At the end of third quarter 2010, the Company's total debt was $2,725.7 million. The Company generated $73.4 million of Net Cash Provided by Operating Activities in the third quarter of 2010. This compares to $103.0 million in third quarter 2009, when excluding cash received from the Alternative Fuel Tax Credit. At September 30, 2010, the Company had $166.3 million of Cash and Cash Equivalents and had not drawn on its $400 million revolving credit facility.
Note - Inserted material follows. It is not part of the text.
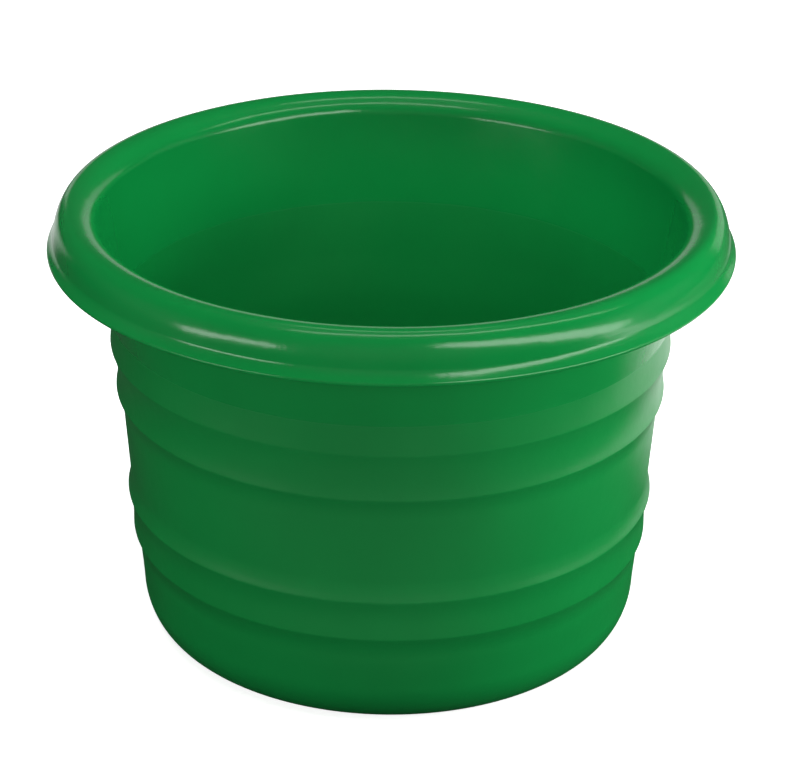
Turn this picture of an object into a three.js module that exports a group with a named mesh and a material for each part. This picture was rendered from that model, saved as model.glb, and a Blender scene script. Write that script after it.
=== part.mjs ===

The Company's net leverage ratio decreased to 4.53 times Adjusted EBITDA at the end of third quarter 2010 from 5.20 times Adjusted EBITDA as of September 30, 2009.
Net interest expense was $44.0 million for third quarter 2010 as compared to net interest expense of $53.3 million in third quarter 2009. The decrease was due to both lower debt balances and lower overall interest rates.
Third quarter 2010 income tax expense was $11.0 million compared to $10.3 million of income tax in third quarter 2009, both predominately attributable to the non-cash expense associated with the amortization of goodwill for tax purposes. The Company has a $1.3 billion net operating loss carry-forward which may be available to offset future taxable income in the United States.
Capital expenditures for third quarter 2010 were $34.2 million compared to $29.9 million in third quarter 2009. The year over year increase was primarily the result of timing, as the Company's 2010 capital spending is weighted to the second half of the year. On a year-to-date basis, capital expenditures were $73.9 million through September compared to $96.3 million over the same period in 2009.
Under the terms of its Credit Agreement, the Company must comply with a maximum consolidated secured leverage ratio. As of September 30, 2010, the Company's secured leverage ratio was 2.95 to 1.00, in compliance with the required maximum ratio of 4.75 to 1.00. The calculation of this ratio, along with a tabular reconciliation of EBITDA, Adjusted EBITDA, Credit Agreement EBITDA, Adjusted Net Income, Net Leverage Ratio and Net Cash Provided by Operating Activities excluding Alternative Fuel Tax Credits are attached to this release.